Mann moved to England in 1930 and fell in love with photographer Barbara Ker-Seymer. The Tate Museum in London has photographs detailing their social circle. British photographer and society figure, considered one of the group designated by the tabloid press as "Bright Young People". They visited the Paris salon of Gertrude Stein and Alice B. Toklas. She also socialized with Janet Flanner, Virginia Woolf, and Vita Sackville-West.

She worked as a magazine editor, art critic, and photojournalist for Vogue, Harper's, and Tatler. However, her alcoholism had progressed to the point where she was no longer able to hold a job, drifting in and out of homelessness while living abroad in London.

Her alcoholism escalated, and she spent six months in a London Hospital after a second suicide attempt. She was encouraged to return home to the U.S. by her friends.

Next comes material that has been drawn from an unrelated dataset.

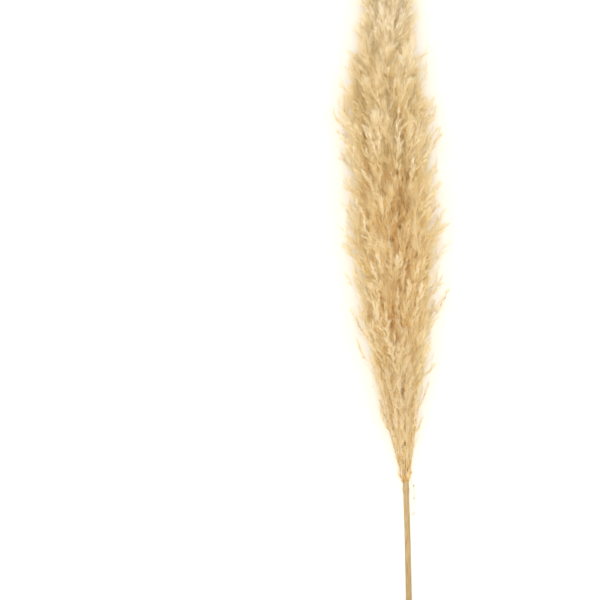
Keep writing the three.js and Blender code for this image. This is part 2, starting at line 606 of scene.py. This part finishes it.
def pith_material(settings):
    """Dried pith: a pale, dull foam, cut with a blade and dotted with fibre bundles' ends."""
    material, tree, output = new_material("Cut_grass_pith")
    place = node(tree, "ShaderNodeTexCoord")

    # The bundles are about 0.5 mm apart.
    bundles = node(
        tree,
        "ShaderNodeTexVoronoi",
        None,
        {"Vector": place.outputs["Object"], "Scale": 1 / (0.5 * MM)},
    )
    ramp = node(tree, "ShaderNodeValToRGB", None, {"Fac": bundles.outputs["Distance"]})
    set_ramp(ramp, [(0.12, settings.bundle_colour), (0.32, settings.pith_colour)])
    cells = node(
        tree,
        "ShaderNodeBump",
        None,
        {"Strength": 0.5, "Distance": 0.1 * MM, "Height": bundles.outputs["Distance"]},
    )
    surface = node(
        tree,
        "ShaderNodeBsdfPrincipled",
        None,
        {
            "Base Color": ramp.outputs["Color"],
            "Roughness": 0.9,
            "IOR": 1.45,
            "Normal": cells.outputs["Normal"],
        },
    )
    tree.links.new(surface.outputs["BSDF"], output.inputs["Surface"])
    return material


def floor_material(settings):
    """Matt white studio paper, rolled smooth, with the faintest mottling."""
    material, tree, output = new_material("Studio_paper")
    place = node(tree, "ShaderNodeTexCoord")
    mottle = node(
        tree,
        "ShaderNodeTexNoise",
        None,
        {"Vector": place.outputs["Object"], "Scale": 1 / (60 * MM), "Detail": 2.0},
    )
    ramp = node(tree, "ShaderNodeValToRGB", None, {"Fac": mottle.outputs["Fac"]})
    set_ramp(ramp, [(0.3, settings.paper_shade), (0.7, settings.paper_colour)])
    surface = node(
        tree,
        "ShaderNodeBsdfPrincipled",
        None,
        {"Base Color": ramp.outputs["Color"], "Roughness": 0.95, "Specular IOR Level": 0.1},
    )
    tree.links.new(surface.outputs["BSDF"], output.inputs["Surface"])
    return material


# ---------------------------------------------------------------------------
# Growing the plume
# ---------------------------------------------------------------------------


class Spray(NamedTuple):
    """One kind of branchlet with its hairs. Each lean is the least and the most, in degrees."""

    per_stalk: int
    start: float  # the share of the stalk below the first branchlet
    lean: tuple
    length: float
    hairs: int
    hair_lean: tuple
    hair_length: float
    freedom: float  # how far it may stray past the plume's outline
    inset: float  # the most that a stalk's branchlets keep inside the outline, as a share
    facing: float  # how strongly the hairs turn a flat side outwards


def slimness(points):
    """How long branchlets and hairs are at points, less where the plume is slim."""
    return np.clip(outline.at(points[..., 1]) / FULL_RADIUS, LEAST_SLIMNESS, 1.0)


def kept_reach(ends, settings):
    """The share of its reach that a stalk keeps, less at the waist and high up the plume."""
    rise = outline.rise(ends)
    thinning = np.clip((rise - THINNING_RISE[0]) / np.ptp(THINNING_RISE), 0, 1)
    return (1 - settings.top_thinning * thinning) * np.interp(rise, *zip(*WAIST))


def outwards(points):
    """Directions from the centre line to the points."""
    angle = centre_line.polar(points)[1]
    return np.stack([np.cos(angle), np.zeros_like(angle), np.sin(angle)], axis=-1)


def hair_shade(roots, lock, rng):
    """Where hairs are read on the colour strip: deep by the stem, paler outwards and upwards."""
    # Hairs by the stem take the deep end of the strip: partly their own deeper colour, partly
    # painted shade for the hollows inside the plume.
    depth = centre_line.polar(roots)[0] / np.maximum(outline.at(roots[:, 1]), 4 * MM)
    rise = outline.rise(roots[:, 1])
    # Hairs are paler towards the plume's tip.
    paling_to_tip = 0.25 * rise + 0.4 * np.clip((rise - 0.62) / 0.15, 0, 1)
    outer = 0.74 * np.clip(depth, 0, 1.1) ** 1.4
    tone = -0.1 + outer + paling_to_tip + lock + rng.normal(0, 0.08, len(roots))
    return HAIR_STRIP[0] + np.clip(tone, 0, 1) * (HAIR_STRIP[1] - HAIR_STRIP[0])


def on_path(paths, where):
    """Points and directions at shares along paths. paths is (n, k, 3), where (n, m)."""
    n, k = paths.shape[:2]
    spot = np.clip(where, 0, 1) * (k - 1)
    before = np.minimum(spot.astype(int), k - 2)
    share = (spot - before)[..., None]
    row = np.arange(n)[:, None]
    start = paths[row, before]
    end = paths[row, before + 1]
    return start + (end - start) * share, unit(end - start)


def leaving(rng, direction, low, high, turn=None):
    """Directions that leave the given ones at an angle between low and high degrees."""
    shape = direction.shape[:-1]
    first, second = side_axes(direction)
    turn = rng.uniform(0, 2 * math.pi, shape) if turn is None else turn
    lean = np.radians(rng.uniform(low, high, shape))[..., None]
    aside = first * np.cos(turn)[..., None] + second * np.sin(turn)[..., None]
    return unit(direction * np.cos(lean) + aside * np.sin(lean))


def curved(starts, away, along, length, steps, bow, unevenness, rng):
    """Lines that leave starts in the directions away, and bend towards the directions along."""
    share = np.linspace(0, 1, steps)[None, :, None]
    bend = (along - away) * bow + rng.normal(0, unevenness, along.shape)
    shape = away[:, None, :] * share + bend[:, None, :] * share**2
    return starts[:, None, :] + shape * length[:, None, None]


def held_in(points, freedom, inset=0.0):
    """Draws strays in to within a distance of the plume's outline, and lays low ones on the floor.

    points is (n, k, 3). inset is the share of the outline that each line, or all, keep clear of.
    """
    radius, angle = centre_line.polar(points)
    limit = outline.at(points[..., 1]) * (1 - np.reshape(inset, (-1, 1)))
    freedom = freedom * slimness(points)
    stray = np.maximum(radius - limit, 0.0)
    radius = np.where(stray > 0, limit + freedom * (1 - np.exp(-stray / freedom)), radius)
    placed = centre_line.place(points[..., 1], angle, radius)
    height = placed[..., 2]
    pressed = BED * np.exp(np.minimum(height - BED, 0) / BED)
    placed[..., 2] = np.maximum(np.where(height < BED, pressed, height), CLEARANCE)
    return placed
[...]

In 1936, she returned to her family in the United States and sought help from doctors. She quickly became a charity patient at Bellevue Hospital in New York City. She eventually transferred to Blythewood Sanitarium in Greenwich, Connecticut. In 1939, her psychiatrist Dr. Harry Tiebout gave her a pre-publication manuscript of the book Alcoholics Anonymous, and he persuaded her to attend her first AA meeting. This meeting took place at the home of Lois and Bill W (co-founder of AA) at 182 Clinton Street in Brooklyn, New York.

Marty was involved romantically with Priscilla Peck for 40 years. Priscilla was an art editor at Vogue for 25 years. They owned a home together in Greenwich Village in New York City, a vacation home at Cherry Grove on Fire Island and later in life they had a home in Connecticut.

== Encouraging a change in viewpoint ==
In 1945, Mann became inspired to eliminate the stigma and ignorance regarding alcoholism and to encourage the "disease model" which viewed it as a medical/psychological problem, not a moral failing. She helped start the Yale School of Alcohol Studies (now at Rutgers) and organized the National Committee for Education on Alcoholism (NCEA), now the National Council on Alcoholism and Drug Dependence or NCADD.

She believed alcoholism runs in the family, and education of the disease was essential.

Three ideas formed the basis of her message:

1. Alcoholism is a disease and the alcoholic a sick person.
2. The alcoholic can be helped and is worth helping.
3. Alcoholism is a public health problem and therefore a public responsibility.
Marty Mann and R. Brinkley Smithers funded Dr. E. Morton (Bunky) Jellinek's initial 1946 study on Alcoholism. Dr. Jellinek's study was based on a narrow, selective study of a hand-picked group of members of Alcoholics Anonymous (AA) who had returned a self-reporting questionnaire.

In the 1950s, Edward R. Murrow included her in his list of the "10 Greatest Living Americans". Her book New Primer on Alcoholism was published in 1958.

== Legacy ==
Marty Mann wrote the following books:

Primer on Alcoholism

Marty Mann's New Primer on Alcoholism

Marty Mann Answers Your Questions about Alcoholism.

Mann was instrumental in the founding of High Watch Farm, the world's first recovery center founded on the principles of Alcoholics Anonymous.

In 1980, Mann suffered a stroke at home and died soon after, aged 75.